World’s First Lab-Grown Biolimb developed
A team from Massachusetts General Hospital said they have taken the first step towards creating artificial replacement limbs. The researchers have grown the world’s first lab-grown biolimb.
The journal Biomaterials-published research unveiled that the researchers have developed bioartificial rat forelimbs with functioning vascular and muscle tissue. Study’s author Dr. Harald Ott said that the small pink rat leg is a step forward in the future of artificial limbs.
Using the technique called decellularization the research team built the leg. The technique involved taking out living cells from the limbs of dead donors to expose their scaffolds.
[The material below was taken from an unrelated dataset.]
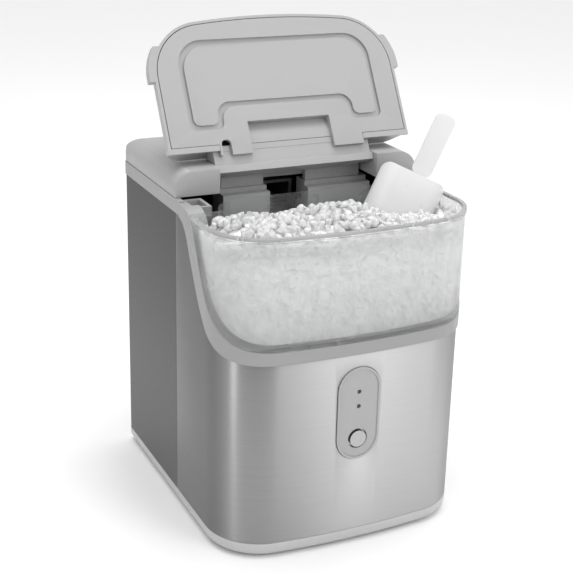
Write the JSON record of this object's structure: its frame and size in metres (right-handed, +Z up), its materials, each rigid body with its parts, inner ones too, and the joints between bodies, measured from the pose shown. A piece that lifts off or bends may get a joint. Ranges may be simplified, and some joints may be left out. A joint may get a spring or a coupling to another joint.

After this process, they planted the cells that make blood vessels and muscles on the scaffolds.
They then put the entire thing in a specially designed bioreactor and left it to grow for two weeks. The researchers then grafted skin on the leg and they were ready with a home-grown rat limb. Only requirement was of a rat to attach to it.
Ott noticed that blood circulated through vessels of their artificial legs and found to be positive thing that biolimbs can work as a replacement for limbs lost in accidents or amputations. Ott said that their next step will be to replicate the success in muscle regeneration with human cells and expanding it to other tissue types.
“What we really hope is that this will raise enough interest with groups that are specialized on muscle, specialized on bone, specialized on cartilage, so they can bring their knowledge to create the best composite”, said experts.